When the Big House becomes a guest house
‘Every room in this house is stuffed with memories of a forgotten era’
Temple House from Templehouse Lake with Templehouse Castle in foreground. Knights Templar building 1200 is on the left.
In its heyday, the Irish country house was much more than a sanctuary for the privileged. At a time when State benefits were unheard of and so many were dying from sub-standard living conditions and lack of medicine, the perks of working at a “big house” – free accommodation, fine clothes, proper beds, square meals – meant that despite the long hours, the position was deemed a lucky one.
The recent Downton Abbey television drama series sparked particular fascination with life “downstairs”. It was a community with its own hierarchical tiers, from housekeeper and head butler through to the laundry maids and under-gardeners. Interest in those in service has also been boosted as people trace their family histories to such workplaces, applying to access the archives of estates that were once the hub of local employment in rural areas.
These days, however, the sight of a rosy- cheeked butler opening the front door of an Irish country house is as rare as the kingfisher. After two world wars and a global recession, a lack of funds hit the landed gentry hard and staff numbers were hugely reduced. However, some great Irish houses are still run as efficiently as if there were a full fleet in situ.
One example of this is Temple House, Co Sligo, winner of the 2016 Georgina Campbell Country House of the Year. One of Ireland’s finer country mansions, Temple House was built in 1825 and overlooks a 200-acre reed-fringed lake. This vast Georgian abode, with 97 rooms spread over four floors, once employed a myriad of local people.
Roderick and Helena Perceval, both in their 40s, are the 15th generation of Percevals to live there. Looking back through their archives, they marvel at what it must have been like to have an employee to attend to every conceivable task.
“I often look at the fireplaces and think of the one person whose sole responsibility was to clean out fires, relay them and light them and then start the whole process all over again,” muses Helena, while concocting wild garlic soup for lunch.
“Every room in this house is stuffed with memories of a forgotten era. We’ve found diaries in the archives that talk about daily household routines, documenting a strong sense of closeness between the Perceval family who called this house ‘home’ and the staff who supported them and who also considered Temple House to be their home.”

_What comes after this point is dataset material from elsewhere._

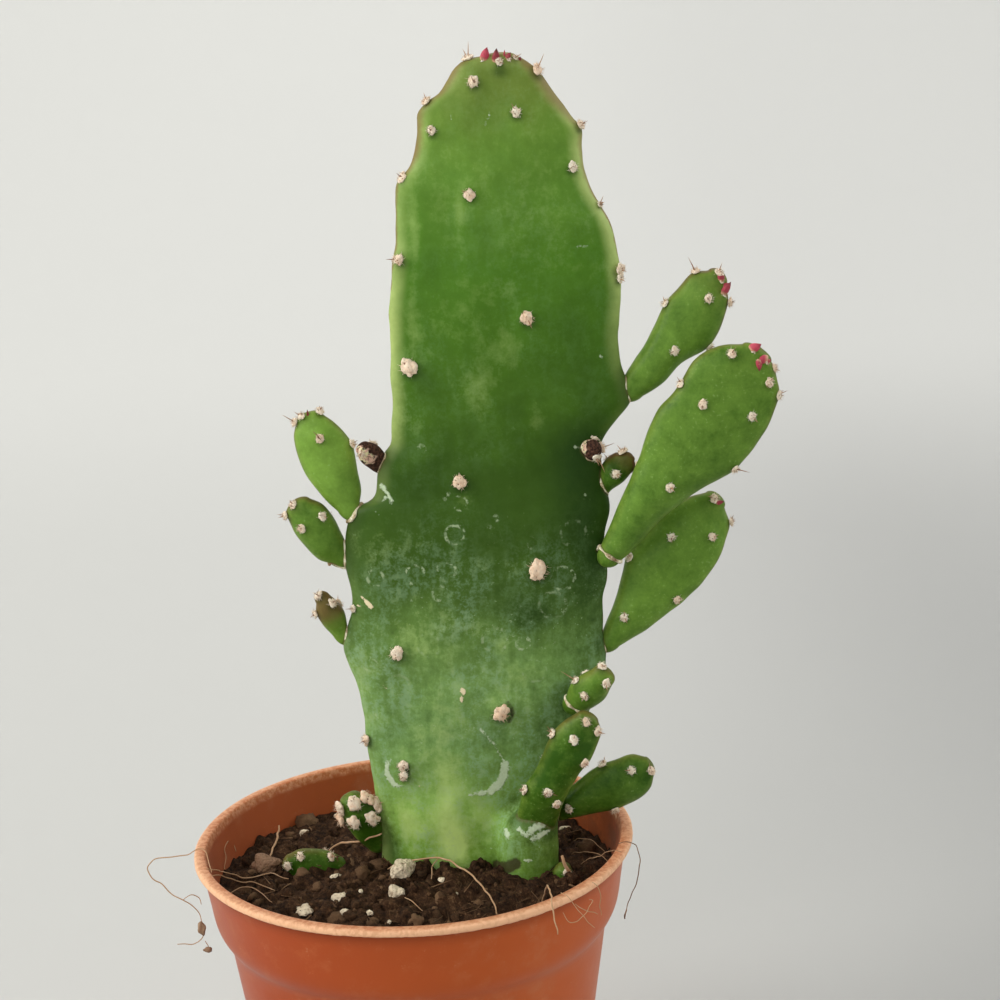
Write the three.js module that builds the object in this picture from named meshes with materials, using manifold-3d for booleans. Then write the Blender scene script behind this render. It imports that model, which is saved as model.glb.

Having met at Aberystwyth University in Wales, Roderick and Helena enjoyed a year of globe-trotting and a decade of careers in the UK before Roderick’s parents were ready to hand over the reins in 2004. They returned to Roderick’s childhood home, with two small children, to develop the guesthouse started by his parents.
Twelve years on, guests now sleep in one of six bedrooms, including the Castle Room, with its distant view of the 5,000- year-old megalithic Carrowkeel tombs, and the appropriately named Half-Acre room.
Key to the smooth running of Temple House as a guesthouse and wedding venue is an energetic team of 10 part-time and full-time staff, including a farm manager, housekeeper, chef and gardener. The hierarchies of the old order have been dispensed with; Roderick and Helena view the members of this tight unit as their colleagues.
This immense building was once filled with a large army of household employees. One corridor is known as “Bachelor’s Walk” because it was where the male servants slept; the housemaids had their quarters in a corridor at the other end of the house called “Maiden’s Lane”.
“In my great-grandmother’s day, the housekeeper was the undisputed head of the female staff,” says Roderick. “She was a force to be reckoned with, no doubt, but she would also have been an expert at balancing managerial duties with keeping an eye on social interaction within the household staff and making sure her ‘girls’ behaved appropriately.”
At Temple House, guests are urged to treat the place as if it were their own and to freely roam the farm buildings, lush meadows, fine gardens and ancient ruins of a Knights Templar retreat by the lake.
Helena is a talented interior designer who has orchestrated a series of improvements to the house, including the restoration of a Victorian ballroom for wedding parties. For such parties, the Percevals take in extra staff, making sure to seek support locally. They also make a point of commissioning local craftsman for any renovations.
“Creativity and determination,”
“Running Temple House requires strength, imagination, creativity and determination,” Helena says. “These places almost have to justify their own existence in the modern world and managing them definitely cannot be done alone. We are hugely fortunate to share the running of the house with a team of people who love the place and that makes life for us, living and working in our home, an amazing experience.”
The Atlantic Ocean draws surfers to its shores just nine miles away and the verse of WB Yeats echoes through the evening light when Temple House’s stately trees appear at their best. Roderick regularly plants new saplings on his lands. “Every generation has to leave its mark and so we roll up our sleeves and lay the groundwork for future generations to enjoy.”